Denis Borisov (Roland Berger) emphasized that major RES companies increasingly encounter three types of competitive challenges:
  • more market-oriented legislation and pricing models for facilities being commissioned and electrical energy;
  • more noticeable presence of non-profile (non-energy) investors and start-ups;
  • more intense competition in the wind power industry market.

In order to meet such competitive challenges, the major stakeholders of the industry, as shown by the corporate history of the global wind power industry in 2012-2016, are consolidating their financial and IP resources by means of partnerships (for example, Adwen) and M&A (for example, Acciona-Nordex, Siemens-Gamesa).

The end goal of such an association is to provide engineering and technological differentiation in global markets for RES generating facilities as the basis for competitiveness in this sector.

In the opinion of the Managing Director of ReGenPowertech Private Limited Madhusudan Khemka, a product manufactured in Russia has a good chance of taking a large market share in developing countries. European manufacturers offer high-tech wind power plants at rather high prices. Chinese companies offer technologies for local markets also, but there are some difficulties with certification. Therefore, Russian wind power plants that take advantage of European experience at acceptable prices may become a good solution for developing countries.

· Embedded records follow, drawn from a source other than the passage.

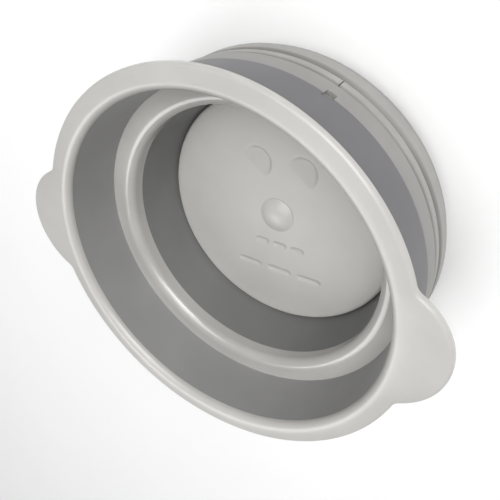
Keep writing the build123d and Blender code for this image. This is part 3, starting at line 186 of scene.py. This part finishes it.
def moulded(name, colour, roughness, grain=1400.0, grain_depth=0.02, mottle=0.05, wear=0.06, hollow_shade=0.0,
            flow=0.0, sheen=0.0, coat=0.0, grooves=()):
    """Moulded plastic or rubber.

    It has a cloudy colour, lighter worn edges, painted shade that darkens hollows and the given grooves by a
    share of the colour, roughness that varies, a fine grain and, with flow, the faint upright lines of a soft
    moulding.
    """
    material, tree, shader = new_material(name, colour, roughness)
    links = tree.links
    surface = tree.nodes.new("ShaderNodeNewGeometry")
    position, pointiness = surface.outputs["Position"], surface.outputs["Pointiness"]

    clouds = texture(tree, "ShaderNodeTexNoise", position, Scale=22.0, Detail=5.0, Roughness=0.55)
    cloudy = ramp(tree, clouds.outputs["Fac"],
                  [(0.3, scaled(colour, 1.0 - mottle)), (0.7, scaled(colour, 1.0 + mottle))])
    edges = ramp(tree, pointiness, [(0.5, grey(0.0)), (0.58, grey(wear * 4))])
    worn = tree.nodes.new("ShaderNodeMixRGB")
    worn.blend_type = "SCREEN"
    worn.inputs["Color2"].default_value = (*scaled(colour, 0.5), 1.0)
    links.new(edges.outputs["Color"], worn.inputs["Fac"])
    links.new(cloudy.outputs["Color"], worn.inputs["Color1"])
    tint = worn
    # painted shade: darker where the surface is concave
    if hollow_shade:
        painted_hollow_shade = ramp(tree, pointiness, [(0.40, grey(1.0 - hollow_shade)), (0.49, grey(1.0))])
        tint = multiplied(tree, tint.outputs["Color"], painted_hollow_shade.outputs["Color"])
    # painted shade: darker bands at the given groove heights
    if grooves:
        groove_shade = painted_groove_shade(tree, position, grooves)
        tint = multiplied(tree, tint.outputs["Color"], groove_shade.outputs["Color"])
    links.new(tint.outputs["Color"], shader.inputs["Base Color"])

    smudges = texture(tree, "ShaderNodeTexNoise", position, Scale=60.0, Detail=4.0, Roughness=0.6)
    rough = ramp(tree, smudges.outputs["Fac"],
                 [(0.3, grey(roughness - 0.025)), (0.72, grey(roughness + 0.035))])
    links.new(rough.outputs["Color"], shader.inputs["Roughness"])

    fine = texture(tree, "ShaderNodeTexNoise", position, Scale=grain, Detail=3.0, Roughness=0.6)
    bump = bumped(tree, fine.outputs["Fac"], 0.35, grain_depth)
    if flow:
        upright = stretched(tree, position, (1.0, 1.0, 0.06))
        lines = texture(tree, "ShaderNodeTexNoise", upright, Scale=160.0, Detail=2.0, Roughness=0.5)
        bump = bumped(tree, lines.outputs["Fac"], 0.5, flow, under=bump)
    links.new(bump.outputs["Normal"], shader.inputs["Normal"])
    if sheen:
        shader.inputs["Sheen Weight"].default_value = sheen
        shader.inputs["Sheen Roughness"].default_value = 0.5
    if coat:
        shader.inputs["Coat Weight"].default_value = coat
        shader.inputs["Coat Roughness"].default_value = 0.2
    return material


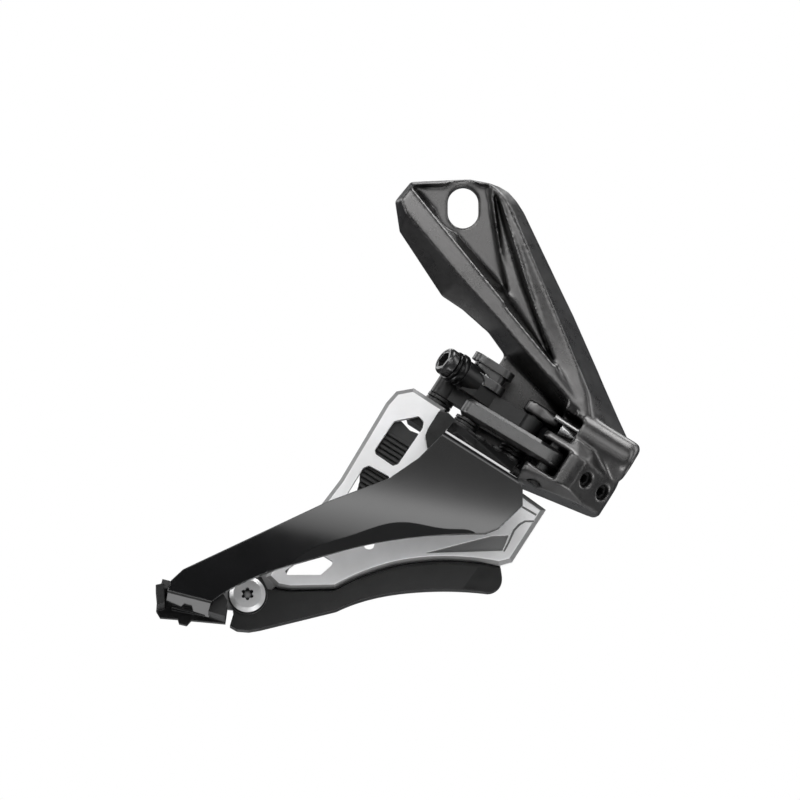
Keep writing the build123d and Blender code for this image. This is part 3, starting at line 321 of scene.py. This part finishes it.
def satin_plate(name):
    """The inner plate's satin silver, darker where its face is recessed or bevelled."""
    t = Tree(name)
    clouds = t.noise(8.0, detail=4.0)
    grain = t.noise(0.3, detail=2.0, roughness=0.6)
    body = t.mix(t.spread(clouds, 0.3, 0.7), rgb(0.80), rgb(0.90, (1.0, 1.0, 1.01)))
    depth = t.add("ShaderNodeSeparateXYZ", {"Vector": t.place}).outputs["Y"]
    recessed = t.spread(depth, RECESS_FROM * MM, RECESS_TO * MM)
    in_front = t.spread(depth, PLATE_BACK_FROM * MM, PLATE_BACK_TO * MM, 1.0, 0.0)
    body = t.mix(t.math("MULTIPLY", recessed, in_front), body, rgb(0.24))
    rubbed = t.worn_edges(0.3, 2.2, 0.3, 0.62, least=0.2, most=0.6)
    t.shade(
        Base_Color=t.mix(rubbed, body, rgb(0.85)),
        Metallic=0.4,
        Roughness=t.spread(clouds, 0.3, 0.7, 0.48, 0.56),
        Normal=t.bump(grain, 0.008, 0.5, edge_mm=0.25),
    )
    return t.material


# the arm's colour carries painted shade in hollows within 9 mm
ARM = blasted_metal(
    "arm_anodised", dark=0.08, light=0.11, metallic=0.9, roughness=0.29, edge=0.5, wear=0.22,
    tint=(1.0, 0.985, 0.98), painted_shade_mm=9.0,
)
LINK_DARK = blasted_metal(
    "link_dark", dark=0.075, light=0.105, metallic=0.88, roughness=0.30, edge=0.4, wear=0.8,
)
LINK_SHADED = blasted_metal(
    "link_shaded", dark=0.010, light=0.02, metallic=0.6, roughness=0.32, edge=0.25, wear=0.5,
)
SILVER = satin_plate("plate_silver")
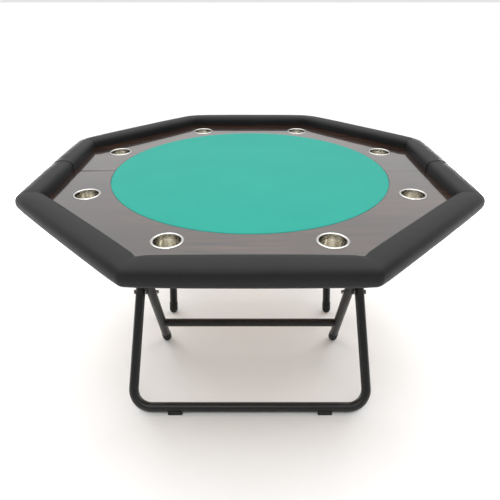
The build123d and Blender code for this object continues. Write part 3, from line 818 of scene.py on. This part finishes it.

The discussion showed that the main stakeholders in the Russian wind power industry market have been identified and are transitioning into an active stage of their own industrial production of wind power plants. Some long-term partnerships have been organized in the industry and non-profile investors are increasingly numerous. Cooperation with state authorities is underway in the area of requirements for production localization and wind farm construction. The gradual decrease in governmental support will facilitate the creation of a competitive environment, which, in turn, will allow wind power plants manufactured in Russia to rank highly in the global market of the wind power industry.